Il commença par une sonate de Beethoven qui me déçut un peu, trop chaotique pour mon goût. J’avais tellement aimé le concert de Philomuses, d’il y a un an ou deux ! Et j’avais froid. Un courant d’air me tombait sur la nuque depuis la verrière, je risquais un torticolis. J’ai profité d’une pause pour changer de place. Assise derrière, à côté de l’escalier de pitchpin qui montait à la mezzanine, j’étais libre de me lever, de bouger sans gêner personne et quand Quing Li démarra des pièces de Debussy, ce fut une merveille. Je crois n’avoir jamais entendu plus coloré, plus délicat, plus vivant. Un monde de sensations nous enveloppaient par la grâce d’une virtuosité qui ne s’imposait jamais. Un moment de liberté.

À la fin et après avoir rangé les chaises, nous avons pu discuter avec le pianiste, inquiet de nos impressions et surtout, bien sûr, de celles des Heidseick. Ils furent unanimes pour Debussy :

— C’était superbe. Rien à redire ! dit Tania

Éric lui dit en riant :

— Pas de poussières !

Il raconta que sa mère, musicienne, lui disait cette phrase quand il avait bien joué. Il fallait dépoussiérer la musique.

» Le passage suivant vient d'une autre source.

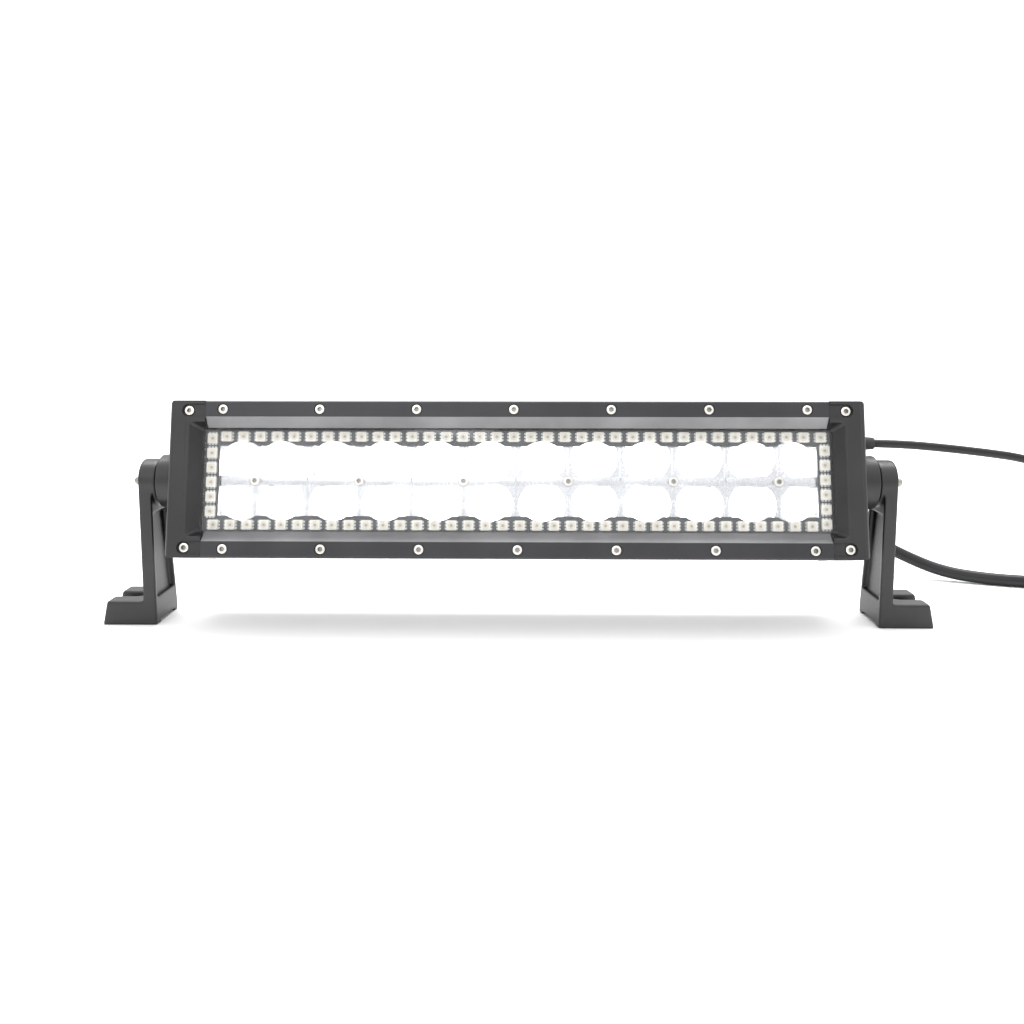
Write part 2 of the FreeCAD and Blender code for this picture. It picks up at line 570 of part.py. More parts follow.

Avant de partir, je dis à Tania :

— Croyez-vous qu’on puisse avoir une opinion quand on n’y connait rien ?

La réponse fusa, large, inattaquable :

— Vous êtes le public !

Honneur qui me rendit un peu confuse. Le talent, l’immense travail des créateurs et des interprètes m’ont souvent paru disproportionnés avec l’écoute d’un public peu averti tranquillement installé dans son fauteuil.

J’eus la même impression le lendemain soir, à la Boule noire, café-concert de Pigalle, en écoutant Sarah Olivier. Concert rock, électro, lumières lasers, décibels.

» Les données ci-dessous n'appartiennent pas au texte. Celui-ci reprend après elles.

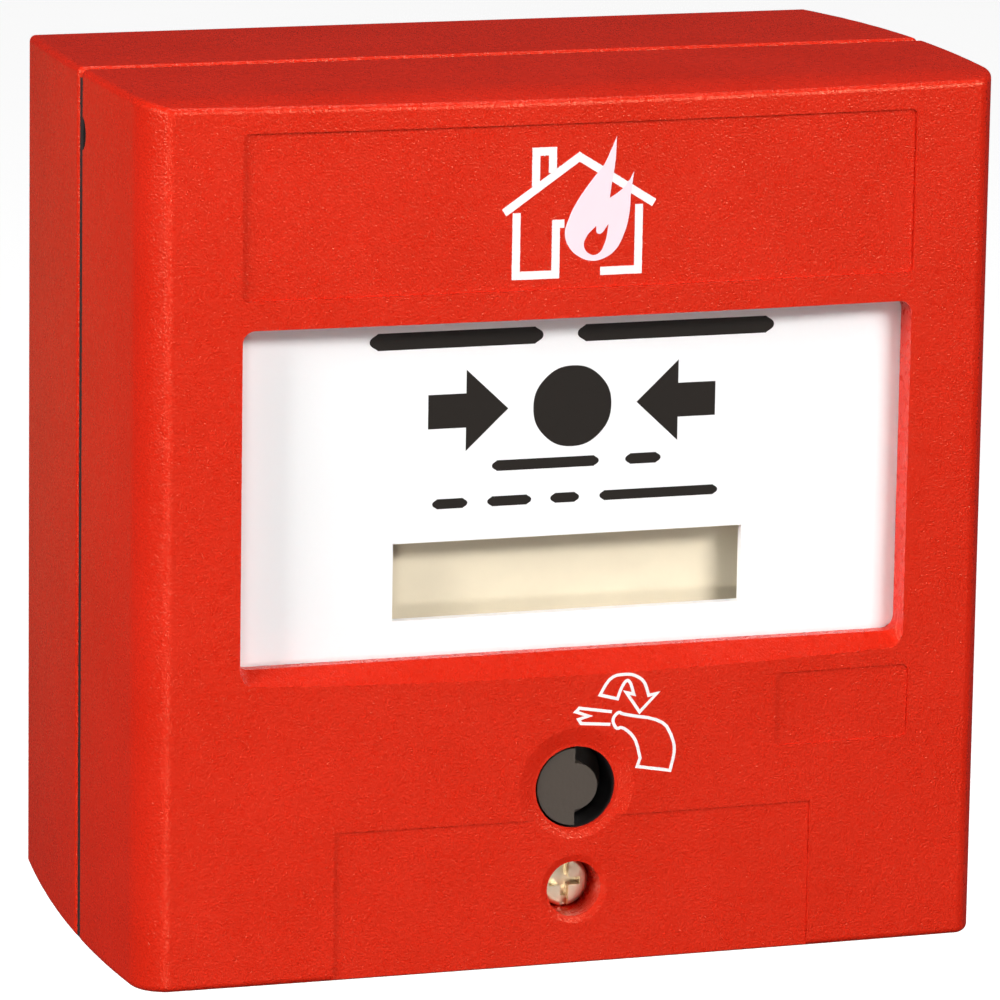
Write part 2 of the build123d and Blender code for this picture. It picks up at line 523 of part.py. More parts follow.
# ---- mechanism carrier --------------------------------------------------------------------
def make_mechanism_carrier():
    plate = rounded_block((-CARRIER_HALF_WIDTH, CARRIER_HALF_WIDTH), CARRIER_OUT, CARRIER_Z, 3.0)
    for x in (-PEG_X, PEG_X):
        for z in PEG_Z:
            plate += rod(4.2, (CARRIER_OUT[0] - 4, SPRING_SEAT_OUT), x, z)
            plate -= rod(PEG_RADIUS + RUNNING_GAP, (CARRIER_OUT[0] - 5, SPRING_SEAT_OUT + 1), x, z)
    plate += rod(7.2, (SHAFT_END + 2.3, PIVOT_SEAT_OUT - 0.2), 0, LOCK_Z)
    plate -= rod(ROTOR_SHAFT_RADIUS + RUNNING_GAP, (SHAFT_END, PIVOT_SEAT_OUT), 0, LOCK_Z)
    plate -= rod(SCREW_TUBE_RADIUS + 2.1, (SHAFT_END, PIVOT_SEAT_OUT), 0, SCREW_Z)
    for x, z in ((CRANK_X, CRANK_Z), (LATCH_X, LATCH_Z)):
        plate += rod(3.2, (CARRIER_OUT[1] - 0.5, PIVOT_SEAT_OUT), x, z)
        plate -= rod(PIVOT_RADIUS, (CARRIER_OUT[0] + 0.5, PIVOT_SEAT_OUT + 1), x, z)
    gap = 0.2
    plate -= block((SWITCH_X[0] - gap, SWITCH_X[1] + gap), SWITCH_OUT, (SWITCH_Z[0] - gap, SWITCH_Z[1] + gap))
    bracket_z = (SWITCH_Z[0] - 1, SWITCH_Z[1] + 1)
    plate += block((SWITCH_X[0] - 2.4, SWITCH_X[0] - gap), (SWITCH_OUT[0] + 1, CARRIER_OUT[1]), bracket_z)
    for z in (SWITCH_Z[0] + 5, SWITCH_Z[1] - 5):
        plate -= cross_rod(0.9, (SWITCH_X[0] - 3, SWITCH_X[0]), SWITCH_SCREW_OUT, z)
    lug = (LATCH_SPRING_X[0] - 1.8, LATCH_SPRING_X[0])
    plate += block(lug, (CARRIER_OUT[1] - 0.5, LATCH_OUT[1]), (LATCH_SPRING_Z - 1.8, LATCH_SPRING_Z + 1.8))
    for side in (-1, 1):
        plate += flag_rail(side)
        for z in (BOARD_Z[0] + 5, BOARD_Z[1] - 4):
            plate += rod(3.0, (BOARD_OUT[1], CARRIER_OUT[0] + 0.5), side * BOARD_SCREW_X, z)
            plate -= rod(1.0, (BOARD_OUT[1] - 1, CARRIER_OUT[0] - 2), side * BOARD_SCREW_X, z)
        for z in BOSS_Z:
            plate -= rod(1.6, (CARRIER_OUT[0] - 1, CARRIER_OUT[1] + 1), side * BOSS_X, z)
    return plate


def flag_rail(side):
    """Channel that guides one edge of the flag."""
    inner = FLAG_HALF_WIDTH - 1.2
    outer = FLAG_HALF_WIDTH + 1.4
    rail = block((inner, outer), (CARRIER_OUT[1] - 0.5, FLAG_OUT[1] + 0.6), RAIL_Z)
    groove = (FLAG_OUT[0] - 0.15, FLAG_OUT[1] + 0.15)
    rail -= block((inner - 1, FLAG_HALF_WIDTH + 0.2), groove, (RAIL_Z[0] - 1, RAIL_Z[1] + 1))
    return rail if side > 0 else mirror(rail, about=Plane.YZ)


def make_carrier_screws():
    single = Rot(-90, 0, 0) * screw(2.8, 1.8, 1.25, 11.0, 0.8)
    return Compound([Pos(x, -CARRIER_OUT[0], z) * single for x in (-BOSS_X, BOSS_X) for z in BOSS_Z])


# ---- electrics ----------------------------------------------------------------------------
def make_microswitch_body():
    body = block(SWITCH_X, SWITCH_OUT, SWITCH_Z)
    body = fillet(body.edges().filter_by(Axis.X), 0.6)
    for z in (SWITCH_Z[0] + 5, SWITCH_Z[1] - 5):
        body -= cross_rod(0.9, (SWITCH_X[0] - 1, SWITCH_X[1] + 1), SWITCH_SCREW_OUT, z)
    middle = (SWITCH_X[0] + SWITCH_X[1]) / 2
    well = (SWITCH_OUT[1] - 1.8, SWITCH_OUT[1] + 1)
    return body - block((middle - 1.6, middle + 1.6), well, (BUTTON_Z - 1.6, BUTTON_Z + 1.6))


def make_microswitch_button():
    middle = (SWITCH_X[0] + SWITCH_X[1]) / 2
    out = (SWITCH_OUT[1] - 0.6, SWITCH_OUT[1] + 1.2)
    return block((middle - 1.4, middle + 1.4), out, (BUTTON_Z - 1.4, BUTTON_Z + 1.4))


def make_microswitch_blades():
    middle = (SWITCH_X[0] + SWITCH_X[1]) / 2
    blades = []
    for z in (SWITCH_Z[0] + 2.5, SWITCH_Z[0] + 10, SWITCH_Z[1] - 2.5):
        blades.append(block((middle - 1.4, middle + 1.4), (BOARD_OUT[1], SWITCH_OUT[0]), (z - 0.25, z + 0.25)))
    return Compound(blades)


def make_microswitch_screws():
    single = Rot(0, 90, 0) * screw(1.8, 1.2, 0.9, 8.6, 0.5)
    heights = (SWITCH_Z[0] + 5, SWITCH_Z[1] - 5)
    return Compound([Pos(SWITCH_X[1], -SWITCH_SCREW_OUT, z) * single for z in heights])


def make_contact_board():
    board = rounded_block((-BOARD_HALF_WIDTH, BOARD_HALF_WIDTH), BOARD_OUT, BOARD_Z, 2.0)
    for x in (-BOARD_SCREW_X, BOARD_SCREW_X):
        for z in (BOARD_Z[0] + 5, BOARD_Z[1] - 4):
            board -= rod(1.2, (BOARD_OUT[0] - 1, BOARD_OUT[1] + 1), x, z)
    return board


def make_board_screws():
    single = Rot(-90, 0, 0) * screw(2.4, 1.6, 1.0, 7.0, 0.6)
    corners = [(x, z) for x in (-BOARD_SCREW_X, BOARD_SCREW_X) for z in (BOARD_Z[0] + 5, BOARD_Z[1] - 4)]
    return Compound([Pos(x, -BOARD_OUT[0], z) * single for x, z in corners])


def terminal_places():
    middle = (TERMINAL_COUNT - 1) / 2
    return [(index - middle) * TERMINAL_PITCH for index in range(TERMINAL_COUNT)]


def make_terminal_block():
    half = TERMINAL_COUNT * TERMINAL_PITCH / 2
    body = block((-half, half), (TERMINAL_FRONT, BOARD_OUT[0]), (TERMINAL_Z - 4.5, TERMINAL_Z + 4.5))
    long_edges = body.edges().filter_by(Axis.X)
    body = chamfer([edge for edge in long_edges if edge.center().Y > -TERMINAL_FRONT - 1], 1.2)
    for x in terminal_places():
        body -= rod(1.9, (TERMINAL_FRONT - 1, TERMINAL_FRONT + 6), x, TERMINAL_Z)
        pocket = (TERMINAL_FRONT + 4, TERMINAL_FRONT + 8)
        body -= block((x - 1.7, x + 1.7), pocket, (TERMINAL_Z - 6, TERMINAL_Z + 2))
    return body


def make_terminal_screws():
    single = Rot(-90, 0, 0) * screw(1.7, 1.4, 1.2, 1.6, 0.5)
    return Compound([Pos(x, -TERMINAL_FRONT - 2.4, TERMINAL_Z) * single for x in terminal_places()])


def make_terminal_cages():
    """Folded wire clamps, each open towards the wire."""
    rear, front = TERMINAL_FRONT + 4.1, TERMINAL_FRONT + 7.9
    cages = []
    for x in terminal_places():
        cage = block((x - 1.6, x + 1.6), (rear, front), (TERMINAL_Z - 3.5, TERMINAL_Z + 1.8))
        inside = block((x - 1.1, x + 1.1), (rear + 0.7, front - 0.6), (TERMINAL_Z - 5, TERMINAL_Z + 3))
        cages.append(cage - inside)
    return Compound(cages)


def make_line_resistor():
    axis_out = BOARD_OUT[0] - 1.6
    body = cross_rod(1.2, (-3.2, 3.2), axis_out, RESISTOR_Z)
    leads = cross_rod(0.3, (-6, 6), axis_out, RESISTOR_Z)
    for x in (-6, 6):
        leads += rod(0.3, (axis_out - 0.3, BOARD_OUT[0]), x, RESISTOR_Z)
    return body + leads


# ---- cover screw --------------------------------------------------------------------------
def make_cover_screw():
    """Captive screw with a head for a slotted or a cross driver."""
    low, top = SCREW_HEAD_OUT
    head = rod(SCREW_HEAD_RADIUS, SCREW_HEAD_OUT, 0, SCREW_Z)
    head = fillet(head.edges().group_by(Axis.Y)[0], 0.7)
    head -= block((-0.6, 0.6), (top - 1.1, top + 1), (SCREW_Z - 5, SCREW_Z + 5))
    head -= block((-2.3, 2.3), (top - 1.7, top + 1), (SCREW_Z - 0.55, SCREW_Z + 0.55))
    head -= block((-0.55, 0.55), (top - 1.7, top + 1), (SCREW_Z - 2.3, SCREW_Z + 2.3))
    shank = rod(THREAD_RADIUS, (SEAM_BACK - 7, low), 0, SCREW_Z)
    return head + shank


def make_screw_retainer():
    return tube(4.4, THREAD_RADIUS + RUNNING_GAP, RETAINER_OUT, 0, SCREW_Z)


# ---- write every node ---------------------------------------------------------------------
NODES = {
    "back_box": make_back_box,
    "post_insert": make_post_insert,
    "cable_grommet": make_cable_grommet,
    "cover_seal": make_cover_seal,
    "front_cover": make_front_cover,
    "press_plate": make_press_plate,
    "plate_springs": make_plate_springs,
    "indicator_flag": make_indicator_flag,
    "alert_label": make_alert_label,
    "trip_crank": make_trip_crank,
    "crank_pin": lambda: make_pivot_pin(CRANK_X, CRANK_Z, CRANK_OUT[1]),
    "lock_barrel": make_lock_barrel,
    "reset_rotor": make_reset_rotor,
    "rotor_clip": make_rotor_clip,
    "latch_lever": make_latch_lever,
    "latch_pin": lambda: make_pivot_pin(LATCH_X, LATCH_Z, LATCH_OUT[1]),
    "latch_spring": make_latch_spring,
    "mechanism_carrier": make_mechanism_carrier,
    "carrier_screws": make_carrier_screws,
    "microswitch_body": make_microswitch_body,
    "microswitch_button": make_microswitch_button,
    "microswitch_blades": make_microswitch_blades,
    "microswitch_screws": make_microswitch_screws,
    "contact_board": make_contact_board,
    "board_screws": make_board_screws,
    "terminal_block": make_terminal_block,
    "terminal_screws": make_terminal_screws,
    "terminal_cages": make_terminal_cages,
    "line_resistor": make_line_resistor,
    "cover_screw": make_cover_screw,
    "screw_retainer": make_screw_retainer,
}

os.makedirs("parts", exist_ok=True)
for name, make in NODES.items():
    export_step(make(), f"parts/{name}.step")
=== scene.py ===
"""Looks for the manual call point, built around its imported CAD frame."""
import json
import math

import bmesh
import bpy
from mathutils import Matrix, Vector


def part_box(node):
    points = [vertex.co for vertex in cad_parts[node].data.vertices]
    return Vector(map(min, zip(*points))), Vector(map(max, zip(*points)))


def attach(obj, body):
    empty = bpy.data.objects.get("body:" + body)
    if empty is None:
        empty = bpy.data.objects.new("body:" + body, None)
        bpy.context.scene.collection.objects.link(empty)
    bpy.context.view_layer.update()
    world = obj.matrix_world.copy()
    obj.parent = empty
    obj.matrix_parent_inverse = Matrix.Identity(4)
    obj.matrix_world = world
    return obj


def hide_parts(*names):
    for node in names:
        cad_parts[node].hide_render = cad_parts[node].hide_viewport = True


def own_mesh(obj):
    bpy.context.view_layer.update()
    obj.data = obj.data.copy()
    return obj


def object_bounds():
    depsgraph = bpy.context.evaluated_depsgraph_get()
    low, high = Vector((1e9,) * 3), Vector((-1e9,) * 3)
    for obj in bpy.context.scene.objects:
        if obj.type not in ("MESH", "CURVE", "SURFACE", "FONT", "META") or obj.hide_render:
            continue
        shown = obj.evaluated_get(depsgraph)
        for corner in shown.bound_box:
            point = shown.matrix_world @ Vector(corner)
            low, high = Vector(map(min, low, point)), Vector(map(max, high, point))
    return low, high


MM = 0.001

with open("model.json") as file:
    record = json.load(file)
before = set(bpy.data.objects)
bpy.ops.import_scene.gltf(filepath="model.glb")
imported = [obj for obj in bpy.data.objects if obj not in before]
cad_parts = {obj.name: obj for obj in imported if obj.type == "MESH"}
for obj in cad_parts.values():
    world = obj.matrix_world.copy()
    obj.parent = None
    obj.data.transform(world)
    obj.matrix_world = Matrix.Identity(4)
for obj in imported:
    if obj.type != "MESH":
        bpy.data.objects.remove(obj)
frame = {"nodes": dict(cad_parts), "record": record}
cad_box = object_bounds()
cover_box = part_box("front_cover")
plate_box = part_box("press_plate")


# ---- materials ----------------------------------------------------------------------------
def new_material(name, colour, roughness, **shader_values):
    """Principled material; shader_values are socket names with _ for a space."""
    material = bpy.data.materials.new(name)
    material.use_nodes = True
    shader = material.node_tree.nodes["Principled BSDF"]
    shader.inputs["Base Color"].default_value = (*colour, 1.0)
    shader.inputs["Roughness"].default_value = roughness
    for socket, value in shader_values.items():
        shader.inputs[socket.replace("_", " ")].default_value = value
    return material


def noise(material, scale, detail=2.0, roughness=0.5):
    """Noise texture in object space, so that it stays on its piece."""
    tree = material.node_tree
    place = tree.nodes.new("ShaderNodeTexCoord")
    texture = tree.nodes.new("ShaderNodeTexNoise")
    texture.inputs["Scale"].default_value = scale
    texture.inputs["Detail"].default_value = detail
    texture.inputs["Roughness"].default_value = roughness
    tree.links.new(place.outputs["Object"], texture.inputs["Vector"])
    return texture


def remap(material, source, low, high, start=0.3, end=0.7):
    """Source between start and end, brought to low..high."""
    tree = material.node_tree
    node = tree.nodes.new("ShaderNodeMapRange")
    node.inputs["From Min"].default_value = start
    node.inputs["From Max"].default_value = end
    node.inputs["To Min"].default_value = low
    node.inputs["To Max"].default_value = high
    tree.links.new(source, node.inputs["Value"])
    return node.outputs["Result"]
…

Extravagante, valse de cheveux blonds, manches gigot à paillettes, lèvres écarlates, elle se déchaînait sur la scène au milieu de ses musiciens, micro fixe ou dans la main. En cris et murmures, elle offrait à son public sa vitalité, comme une déclaration d’amour. Ses chansons dont on ne comprenait pas toujours les paroles, exprimaient ses désirs, ses révoltes. Elle les partageait avec la centaine de personnes debout dans l’obscurité, un verre à la main. Et les pieds tambourinaient, les têtes se secouaient, les corps accompagnaient les rythmes rockies. Clameurs à la fin de chaque chanson. Du délire après l’une d’elles, un peu plus wave.

Debout devant deux larges consoles, attentifs, les yeux fixés sur Sarah, deux hommes d’une quarantaine d’années, manipulaient les leviers, impassibles. Ils assistaient le son des guitares électriques, de la contrebasse, du micro, avec tendresse, presque religieusement. Nouveau piano, nouvel instrument, ils faisaient corps avec la chanteuse.

Quand je suis sortie sur le boulevard Rochechouart désert, on sentait à la toucher, la nuit parisienne. On devinait derrière chaque porte un spectacle, des lumières, tout un monde noctambule. Il y avait là quelque chose d’émouvant.